I was the only Asian Italianist on the job market in 1986. While my position is no longer unique, the number of minorities in Italian studies remains dismally small. But while we can do little to control external forces, we can take advantage of the importance accorded diversity in academe and the national discourse to make Italian more diverse and inclusive. “This is a crucial issue for our field’s survival and intellectual thriving,” notes Deanna Shemek, professor of literature, at the University of California, Santa Cruz.

More of the same clearly will not revitalize Italian. Identity politics matter greatly to today’s undergraduates. More minorities within the professoriate will attract a broader demographic among students.

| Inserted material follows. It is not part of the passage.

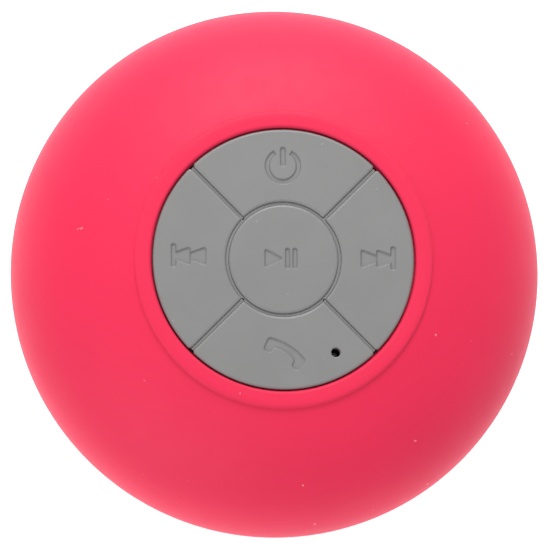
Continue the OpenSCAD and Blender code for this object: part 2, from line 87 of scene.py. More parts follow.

As Asian students have told Christina Lee, a professor of Spanish at Princeton University, “I want to do what you do.”

Qi Chen, assistant professor at Beihang University in China, who has been a visiting scholar at Harvard University and Villa I Tatti, puts the challenge before Italian bluntly: if Italian studies were confined in the West, it may have difficulty achieving truly international status. This is especially true for large countries like China, with great potential. Researchers in Italian studies should be more open to minority researchers, and understand that different views about the same topics are possible.

Virtually everyone I queried deemed this topic “important and timely.” Can this sentiment be converted to action? Can Italian enact a bold and more inclusive vision for its future or will we be left with managing a decline?